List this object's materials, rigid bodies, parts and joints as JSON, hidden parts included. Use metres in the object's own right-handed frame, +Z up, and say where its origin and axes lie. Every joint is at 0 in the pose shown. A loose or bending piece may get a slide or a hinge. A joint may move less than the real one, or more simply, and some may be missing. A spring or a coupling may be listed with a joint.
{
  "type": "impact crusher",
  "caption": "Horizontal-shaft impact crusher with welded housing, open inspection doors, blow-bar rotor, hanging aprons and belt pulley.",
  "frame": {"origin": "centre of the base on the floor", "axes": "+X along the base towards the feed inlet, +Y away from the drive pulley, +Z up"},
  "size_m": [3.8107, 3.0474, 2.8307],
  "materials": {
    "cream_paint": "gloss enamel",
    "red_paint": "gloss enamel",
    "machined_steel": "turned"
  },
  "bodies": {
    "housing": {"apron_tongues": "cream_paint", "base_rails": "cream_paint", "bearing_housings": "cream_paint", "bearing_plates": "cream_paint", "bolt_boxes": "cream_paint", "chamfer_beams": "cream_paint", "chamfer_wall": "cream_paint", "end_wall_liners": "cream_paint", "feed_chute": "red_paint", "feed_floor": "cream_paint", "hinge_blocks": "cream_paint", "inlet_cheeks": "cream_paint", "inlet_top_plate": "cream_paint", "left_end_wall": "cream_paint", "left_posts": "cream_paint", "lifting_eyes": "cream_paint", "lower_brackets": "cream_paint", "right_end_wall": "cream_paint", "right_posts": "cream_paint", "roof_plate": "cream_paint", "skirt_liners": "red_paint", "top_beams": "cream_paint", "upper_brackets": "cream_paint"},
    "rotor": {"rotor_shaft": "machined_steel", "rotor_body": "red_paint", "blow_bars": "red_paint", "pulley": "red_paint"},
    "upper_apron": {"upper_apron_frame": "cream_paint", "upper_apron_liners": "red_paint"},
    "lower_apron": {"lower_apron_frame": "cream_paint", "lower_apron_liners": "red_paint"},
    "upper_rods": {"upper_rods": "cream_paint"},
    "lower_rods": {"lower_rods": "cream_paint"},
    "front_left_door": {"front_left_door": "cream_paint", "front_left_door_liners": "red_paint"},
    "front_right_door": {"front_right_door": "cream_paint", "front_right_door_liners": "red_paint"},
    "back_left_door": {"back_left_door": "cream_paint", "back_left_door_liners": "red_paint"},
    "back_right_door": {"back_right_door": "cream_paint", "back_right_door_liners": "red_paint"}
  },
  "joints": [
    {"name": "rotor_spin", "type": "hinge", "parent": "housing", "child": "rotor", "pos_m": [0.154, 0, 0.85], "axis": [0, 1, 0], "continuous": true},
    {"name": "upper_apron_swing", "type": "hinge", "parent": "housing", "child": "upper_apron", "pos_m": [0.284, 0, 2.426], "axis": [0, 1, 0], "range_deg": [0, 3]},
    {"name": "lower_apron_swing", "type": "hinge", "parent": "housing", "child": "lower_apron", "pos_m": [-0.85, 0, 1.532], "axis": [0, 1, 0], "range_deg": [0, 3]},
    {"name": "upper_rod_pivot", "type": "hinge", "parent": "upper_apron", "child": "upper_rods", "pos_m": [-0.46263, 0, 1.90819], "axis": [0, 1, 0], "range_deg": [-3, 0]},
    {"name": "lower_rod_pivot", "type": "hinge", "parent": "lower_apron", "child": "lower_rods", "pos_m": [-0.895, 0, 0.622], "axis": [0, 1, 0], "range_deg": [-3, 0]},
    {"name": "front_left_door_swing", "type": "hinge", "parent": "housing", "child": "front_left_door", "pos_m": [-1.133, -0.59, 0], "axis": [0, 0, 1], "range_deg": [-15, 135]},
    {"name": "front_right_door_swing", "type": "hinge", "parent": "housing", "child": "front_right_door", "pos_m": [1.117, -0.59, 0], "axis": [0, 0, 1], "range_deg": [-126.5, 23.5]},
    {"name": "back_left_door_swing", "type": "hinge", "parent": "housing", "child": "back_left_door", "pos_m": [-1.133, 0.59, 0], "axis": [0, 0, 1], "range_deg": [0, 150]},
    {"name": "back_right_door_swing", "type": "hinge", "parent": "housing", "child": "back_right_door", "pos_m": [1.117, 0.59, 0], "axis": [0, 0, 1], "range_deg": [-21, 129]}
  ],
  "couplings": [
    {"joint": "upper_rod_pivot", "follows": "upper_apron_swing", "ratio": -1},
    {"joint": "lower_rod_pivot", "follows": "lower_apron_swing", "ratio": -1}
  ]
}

**WHAT YOU NEED TO DO**. Find the lines above that include the string "joints" and copy them.

**TASK OUTPUT**.
List this object's materials, rigid bodies, parts and joints as JSON, hidden parts included. Use metres in the object's own right-handed frame, +Z up, and say where its origin and axes lie. Every joint is at 0 in the pose shown. A loose or bending piece may get a slide or a hinge. A joint may move less than the real one, or more simply, and some may be missing. A spring or a coupling may be listed with a joint.
  "joints": [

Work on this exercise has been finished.